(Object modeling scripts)
>>>>>
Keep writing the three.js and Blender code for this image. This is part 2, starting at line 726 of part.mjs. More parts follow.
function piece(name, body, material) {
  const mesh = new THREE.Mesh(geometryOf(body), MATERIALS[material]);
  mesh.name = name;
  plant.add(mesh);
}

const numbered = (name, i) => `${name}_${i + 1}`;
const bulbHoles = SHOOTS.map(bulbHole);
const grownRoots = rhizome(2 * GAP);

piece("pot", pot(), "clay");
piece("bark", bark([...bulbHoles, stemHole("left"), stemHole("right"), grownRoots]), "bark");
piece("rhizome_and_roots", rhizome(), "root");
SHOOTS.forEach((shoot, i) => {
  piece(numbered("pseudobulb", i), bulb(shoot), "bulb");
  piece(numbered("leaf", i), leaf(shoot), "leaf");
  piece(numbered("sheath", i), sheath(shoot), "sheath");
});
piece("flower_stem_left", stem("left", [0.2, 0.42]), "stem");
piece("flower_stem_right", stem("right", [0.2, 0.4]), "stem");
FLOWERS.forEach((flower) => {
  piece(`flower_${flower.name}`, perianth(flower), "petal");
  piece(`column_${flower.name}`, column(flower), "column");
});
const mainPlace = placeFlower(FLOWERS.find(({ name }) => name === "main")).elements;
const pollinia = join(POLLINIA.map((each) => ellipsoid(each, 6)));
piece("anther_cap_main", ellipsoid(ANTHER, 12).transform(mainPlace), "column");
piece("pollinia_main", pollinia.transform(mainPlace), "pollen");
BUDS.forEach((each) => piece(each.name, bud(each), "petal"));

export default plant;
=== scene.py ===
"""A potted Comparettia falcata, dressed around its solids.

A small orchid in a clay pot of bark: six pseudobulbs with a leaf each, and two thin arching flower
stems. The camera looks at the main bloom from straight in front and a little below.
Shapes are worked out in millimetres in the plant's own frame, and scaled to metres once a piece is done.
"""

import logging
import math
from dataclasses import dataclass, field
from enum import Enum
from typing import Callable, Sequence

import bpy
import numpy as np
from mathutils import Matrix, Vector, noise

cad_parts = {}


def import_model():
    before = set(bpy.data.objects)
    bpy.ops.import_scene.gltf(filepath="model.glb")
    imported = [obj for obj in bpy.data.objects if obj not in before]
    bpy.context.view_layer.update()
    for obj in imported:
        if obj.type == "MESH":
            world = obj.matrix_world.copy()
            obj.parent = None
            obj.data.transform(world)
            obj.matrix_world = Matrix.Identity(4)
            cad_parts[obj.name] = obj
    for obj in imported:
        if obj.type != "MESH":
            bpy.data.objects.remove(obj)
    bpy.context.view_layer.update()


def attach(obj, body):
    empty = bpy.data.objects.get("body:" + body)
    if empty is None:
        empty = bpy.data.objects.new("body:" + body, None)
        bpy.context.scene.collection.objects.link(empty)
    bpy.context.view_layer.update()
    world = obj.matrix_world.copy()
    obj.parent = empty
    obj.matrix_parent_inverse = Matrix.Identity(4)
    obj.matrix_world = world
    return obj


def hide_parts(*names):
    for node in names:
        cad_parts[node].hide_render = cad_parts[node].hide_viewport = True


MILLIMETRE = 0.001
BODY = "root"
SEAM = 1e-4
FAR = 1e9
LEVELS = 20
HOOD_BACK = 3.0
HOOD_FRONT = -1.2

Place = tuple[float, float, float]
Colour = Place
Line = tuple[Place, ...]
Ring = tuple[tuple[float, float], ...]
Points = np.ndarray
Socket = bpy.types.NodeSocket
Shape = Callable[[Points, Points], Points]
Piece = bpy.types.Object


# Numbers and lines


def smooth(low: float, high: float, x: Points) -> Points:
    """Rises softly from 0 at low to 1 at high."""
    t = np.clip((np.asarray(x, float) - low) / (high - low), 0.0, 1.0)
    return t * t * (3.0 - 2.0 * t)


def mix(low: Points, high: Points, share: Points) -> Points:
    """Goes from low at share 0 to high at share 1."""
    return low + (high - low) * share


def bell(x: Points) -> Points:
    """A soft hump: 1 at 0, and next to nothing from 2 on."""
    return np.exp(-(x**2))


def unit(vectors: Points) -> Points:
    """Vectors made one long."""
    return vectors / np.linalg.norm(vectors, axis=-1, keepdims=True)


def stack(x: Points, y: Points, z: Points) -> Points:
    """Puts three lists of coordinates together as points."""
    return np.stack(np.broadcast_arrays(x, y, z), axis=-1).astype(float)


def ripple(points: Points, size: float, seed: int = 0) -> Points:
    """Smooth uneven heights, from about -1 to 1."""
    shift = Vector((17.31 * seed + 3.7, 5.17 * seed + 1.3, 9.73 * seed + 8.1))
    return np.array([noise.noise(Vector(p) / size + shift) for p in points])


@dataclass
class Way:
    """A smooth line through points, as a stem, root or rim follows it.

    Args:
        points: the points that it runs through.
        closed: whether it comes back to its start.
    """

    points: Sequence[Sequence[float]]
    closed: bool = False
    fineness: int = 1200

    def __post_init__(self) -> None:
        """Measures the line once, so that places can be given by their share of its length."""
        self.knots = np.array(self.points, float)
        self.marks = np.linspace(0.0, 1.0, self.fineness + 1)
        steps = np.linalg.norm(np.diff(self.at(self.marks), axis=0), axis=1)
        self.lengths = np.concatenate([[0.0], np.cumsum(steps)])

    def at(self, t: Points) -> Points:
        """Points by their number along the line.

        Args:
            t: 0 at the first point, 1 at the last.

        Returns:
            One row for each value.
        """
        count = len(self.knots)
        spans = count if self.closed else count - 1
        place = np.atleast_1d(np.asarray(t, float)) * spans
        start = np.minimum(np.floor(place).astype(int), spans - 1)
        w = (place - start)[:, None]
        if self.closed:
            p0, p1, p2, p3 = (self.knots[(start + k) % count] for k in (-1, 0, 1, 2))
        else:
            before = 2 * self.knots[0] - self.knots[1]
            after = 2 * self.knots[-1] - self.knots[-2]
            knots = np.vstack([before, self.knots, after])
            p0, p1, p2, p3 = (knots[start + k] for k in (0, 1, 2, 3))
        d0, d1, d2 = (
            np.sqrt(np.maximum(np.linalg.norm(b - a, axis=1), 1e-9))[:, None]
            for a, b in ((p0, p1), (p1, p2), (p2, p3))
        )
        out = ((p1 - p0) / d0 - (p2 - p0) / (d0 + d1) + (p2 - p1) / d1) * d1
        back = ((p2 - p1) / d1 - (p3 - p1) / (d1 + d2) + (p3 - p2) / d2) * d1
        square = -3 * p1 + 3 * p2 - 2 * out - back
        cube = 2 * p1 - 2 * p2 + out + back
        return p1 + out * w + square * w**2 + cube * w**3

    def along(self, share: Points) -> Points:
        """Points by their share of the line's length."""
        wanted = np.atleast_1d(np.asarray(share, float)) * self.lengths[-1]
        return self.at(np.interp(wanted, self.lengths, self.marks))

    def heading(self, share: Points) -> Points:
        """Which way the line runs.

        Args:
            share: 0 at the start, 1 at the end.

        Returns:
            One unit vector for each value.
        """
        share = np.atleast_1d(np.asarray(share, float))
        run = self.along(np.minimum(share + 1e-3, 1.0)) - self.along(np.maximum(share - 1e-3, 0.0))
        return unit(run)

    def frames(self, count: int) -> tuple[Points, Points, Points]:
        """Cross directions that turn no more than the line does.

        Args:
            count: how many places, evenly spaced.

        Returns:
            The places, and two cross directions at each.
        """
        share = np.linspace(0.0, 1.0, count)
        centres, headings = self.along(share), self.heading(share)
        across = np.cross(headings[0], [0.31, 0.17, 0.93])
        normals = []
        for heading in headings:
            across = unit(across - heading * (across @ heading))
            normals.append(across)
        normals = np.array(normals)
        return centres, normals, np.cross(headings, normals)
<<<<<
>>>>>
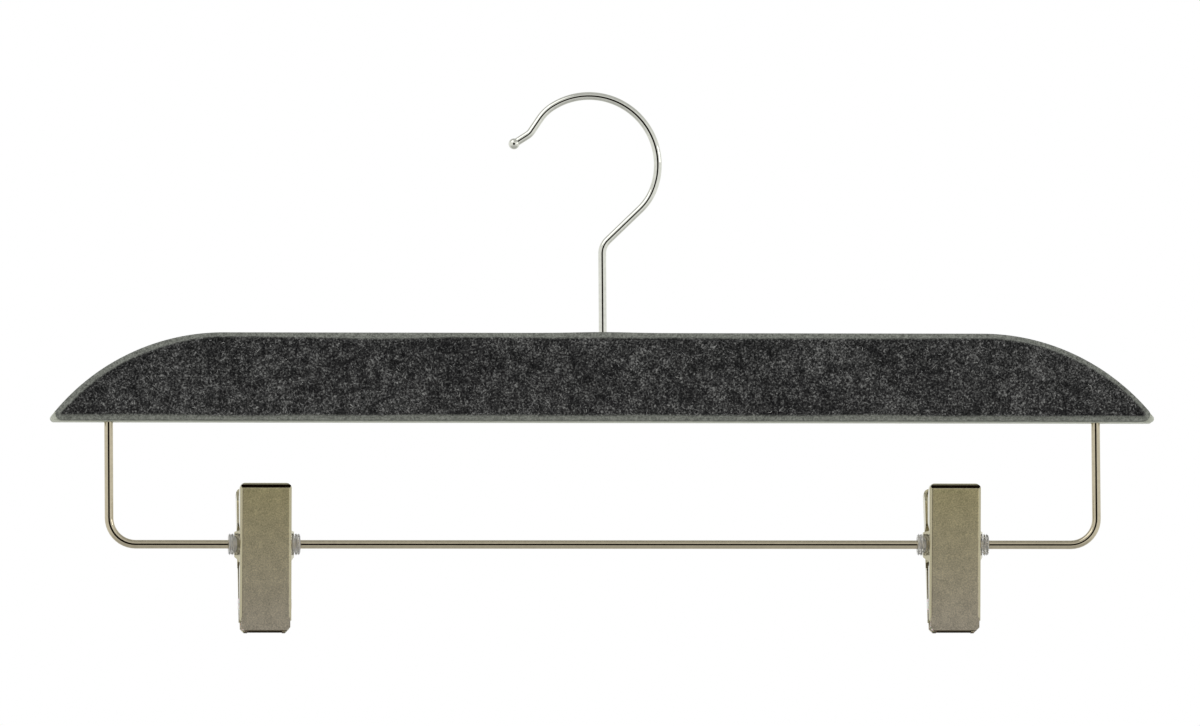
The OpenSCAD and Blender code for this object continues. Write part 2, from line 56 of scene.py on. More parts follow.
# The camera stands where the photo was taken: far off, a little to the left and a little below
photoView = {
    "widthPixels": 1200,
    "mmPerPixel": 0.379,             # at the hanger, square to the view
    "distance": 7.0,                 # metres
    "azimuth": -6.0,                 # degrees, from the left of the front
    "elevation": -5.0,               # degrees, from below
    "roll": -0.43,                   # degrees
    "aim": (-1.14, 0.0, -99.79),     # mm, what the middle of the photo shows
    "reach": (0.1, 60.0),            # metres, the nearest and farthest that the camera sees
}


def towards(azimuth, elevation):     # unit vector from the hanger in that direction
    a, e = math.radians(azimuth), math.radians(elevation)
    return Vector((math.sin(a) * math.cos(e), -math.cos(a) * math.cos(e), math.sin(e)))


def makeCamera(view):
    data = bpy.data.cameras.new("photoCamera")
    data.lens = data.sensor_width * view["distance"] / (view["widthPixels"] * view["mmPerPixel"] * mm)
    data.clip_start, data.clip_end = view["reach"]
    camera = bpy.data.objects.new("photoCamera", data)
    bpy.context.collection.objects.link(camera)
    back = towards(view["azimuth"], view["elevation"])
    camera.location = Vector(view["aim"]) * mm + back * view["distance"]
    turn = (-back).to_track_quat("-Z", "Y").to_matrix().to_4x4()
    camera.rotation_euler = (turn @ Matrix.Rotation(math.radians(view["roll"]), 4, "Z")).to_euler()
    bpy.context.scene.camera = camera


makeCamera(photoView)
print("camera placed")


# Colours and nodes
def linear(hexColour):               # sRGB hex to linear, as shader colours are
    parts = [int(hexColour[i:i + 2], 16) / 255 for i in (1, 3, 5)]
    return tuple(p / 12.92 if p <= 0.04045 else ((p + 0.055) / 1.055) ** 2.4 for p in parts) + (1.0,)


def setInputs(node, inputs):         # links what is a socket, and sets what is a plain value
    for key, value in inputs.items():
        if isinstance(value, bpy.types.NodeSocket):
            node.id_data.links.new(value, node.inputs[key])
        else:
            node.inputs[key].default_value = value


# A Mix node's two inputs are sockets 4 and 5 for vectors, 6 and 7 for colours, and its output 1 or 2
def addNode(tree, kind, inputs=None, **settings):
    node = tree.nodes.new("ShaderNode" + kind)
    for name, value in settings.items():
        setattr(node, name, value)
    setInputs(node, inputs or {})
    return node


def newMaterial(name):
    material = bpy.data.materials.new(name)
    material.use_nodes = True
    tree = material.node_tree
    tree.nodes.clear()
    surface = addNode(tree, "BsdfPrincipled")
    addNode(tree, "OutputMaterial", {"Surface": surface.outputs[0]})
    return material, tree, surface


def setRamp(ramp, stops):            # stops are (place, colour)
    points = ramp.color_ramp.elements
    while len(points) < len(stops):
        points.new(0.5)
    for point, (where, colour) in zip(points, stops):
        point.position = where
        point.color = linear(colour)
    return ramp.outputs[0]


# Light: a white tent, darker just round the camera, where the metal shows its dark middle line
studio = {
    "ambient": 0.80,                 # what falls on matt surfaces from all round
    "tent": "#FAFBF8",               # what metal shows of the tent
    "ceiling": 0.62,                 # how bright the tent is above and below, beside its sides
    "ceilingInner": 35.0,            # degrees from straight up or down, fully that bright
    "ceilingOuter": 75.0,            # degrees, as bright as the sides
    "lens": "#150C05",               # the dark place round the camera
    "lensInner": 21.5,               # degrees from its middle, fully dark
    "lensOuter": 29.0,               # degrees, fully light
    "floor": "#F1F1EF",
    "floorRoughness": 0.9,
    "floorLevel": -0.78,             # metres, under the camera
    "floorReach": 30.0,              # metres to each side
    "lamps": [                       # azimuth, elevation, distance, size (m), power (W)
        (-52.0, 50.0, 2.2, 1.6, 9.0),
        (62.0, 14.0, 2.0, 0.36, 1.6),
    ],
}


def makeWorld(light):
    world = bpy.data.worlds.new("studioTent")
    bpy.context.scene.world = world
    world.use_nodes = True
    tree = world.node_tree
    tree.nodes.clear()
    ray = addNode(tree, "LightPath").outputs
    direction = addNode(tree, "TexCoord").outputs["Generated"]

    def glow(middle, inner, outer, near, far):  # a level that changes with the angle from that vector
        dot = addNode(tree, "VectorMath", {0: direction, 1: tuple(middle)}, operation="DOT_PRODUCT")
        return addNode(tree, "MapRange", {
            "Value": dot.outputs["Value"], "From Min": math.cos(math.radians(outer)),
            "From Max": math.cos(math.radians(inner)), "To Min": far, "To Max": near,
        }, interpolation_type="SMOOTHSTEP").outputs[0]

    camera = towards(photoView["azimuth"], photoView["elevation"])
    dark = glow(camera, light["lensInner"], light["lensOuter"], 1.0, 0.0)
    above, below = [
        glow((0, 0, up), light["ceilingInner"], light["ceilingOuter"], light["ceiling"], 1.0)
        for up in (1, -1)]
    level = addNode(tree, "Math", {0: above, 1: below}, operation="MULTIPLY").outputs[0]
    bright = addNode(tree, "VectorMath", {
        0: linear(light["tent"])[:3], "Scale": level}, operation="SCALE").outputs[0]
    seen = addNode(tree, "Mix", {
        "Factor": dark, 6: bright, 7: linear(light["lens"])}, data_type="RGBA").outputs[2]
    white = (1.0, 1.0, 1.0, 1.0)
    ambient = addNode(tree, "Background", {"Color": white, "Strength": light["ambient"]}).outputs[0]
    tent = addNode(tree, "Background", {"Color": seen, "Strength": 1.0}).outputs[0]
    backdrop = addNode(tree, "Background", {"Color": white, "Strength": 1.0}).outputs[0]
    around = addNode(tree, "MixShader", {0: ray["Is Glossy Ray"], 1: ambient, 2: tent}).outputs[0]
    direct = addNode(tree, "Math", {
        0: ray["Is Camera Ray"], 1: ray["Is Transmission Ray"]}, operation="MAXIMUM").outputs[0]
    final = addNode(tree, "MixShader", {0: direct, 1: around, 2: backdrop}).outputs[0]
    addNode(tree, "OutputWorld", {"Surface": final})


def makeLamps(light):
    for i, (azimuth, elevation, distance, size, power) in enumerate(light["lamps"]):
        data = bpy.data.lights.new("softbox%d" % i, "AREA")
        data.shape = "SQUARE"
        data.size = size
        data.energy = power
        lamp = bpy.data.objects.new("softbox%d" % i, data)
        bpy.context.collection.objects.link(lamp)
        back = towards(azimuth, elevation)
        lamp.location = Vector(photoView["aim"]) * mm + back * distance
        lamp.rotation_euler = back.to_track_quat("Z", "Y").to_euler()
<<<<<
Stated goal =
Repeat word for word the stretch of lines from the one with "const numbered = (name, i)" down to the one with "cad_parts[obj.name] = obj", both included.

Correct response =
const numbered = (name, i) => `${name}_${i + 1}`;
const bulbHoles = SHOOTS.map(bulbHole);
const grownRoots = rhizome(2 * GAP);

piece("pot", pot(), "clay");
piece("bark", bark([...bulbHoles, stemHole("left"), stemHole("right"), grownRoots]), "bark");
piece("rhizome_and_roots", rhizome(), "root");
SHOOTS.forEach((shoot, i) => {
  piece(numbered("pseudobulb", i), bulb(shoot), "bulb");
  piece(numbered("leaf", i), leaf(shoot), "leaf");
  piece(numbered("sheath", i), sheath(shoot), "sheath");
});
piece("flower_stem_left", stem("left", [0.2, 0.42]), "stem");
piece("flower_stem_right", stem("right", [0.2, 0.4]), "stem");
FLOWERS.forEach((flower) => {
  piece(`flower_${flower.name}`, perianth(flower), "petal");
  piece(`column_${flower.name}`, column(flower), "column");
});
const mainPlace = placeFlower(FLOWERS.find(({ name }) => name === "main")).elements;
const pollinia = join(POLLINIA.map((each) => ellipsoid(each, 6)));
piece("anther_cap_main", ellipsoid(ANTHER, 12).transform(mainPlace), "column");
piece("pollinia_main", pollinia.transform(mainPlace), "pollen");
BUDS.forEach((each) => piece(each.name, bud(each), "petal"));

export default plant;
=== scene.py ===
"""A potted Comparettia falcata, dressed around its solids.

A small orchid in a clay pot of bark: six pseudobulbs with a leaf each, and two thin arching flower
stems. The camera looks at the main bloom from straight in front and a little below.
Shapes are worked out in millimetres in the plant's own frame, and scaled to metres once a piece is done.
"""

import logging
import math
from dataclasses import dataclass, field
from enum import Enum
from typing import Callable, Sequence

import bpy
import numpy as np
from mathutils import Matrix, Vector, noise

cad_parts = {}


def import_model():
    before = set(bpy.data.objects)
    bpy.ops.import_scene.gltf(filepath="model.glb")
    imported = [obj for obj in bpy.data.objects if obj not in before]
    bpy.context.view_layer.update()
    for obj in imported:
        if obj.type == "MESH":
            world = obj.matrix_world.copy()
            obj.parent = None
            obj.data.transform(world)
            obj.matrix_world = Matrix.Identity(4)
            cad_parts[obj.name] = obj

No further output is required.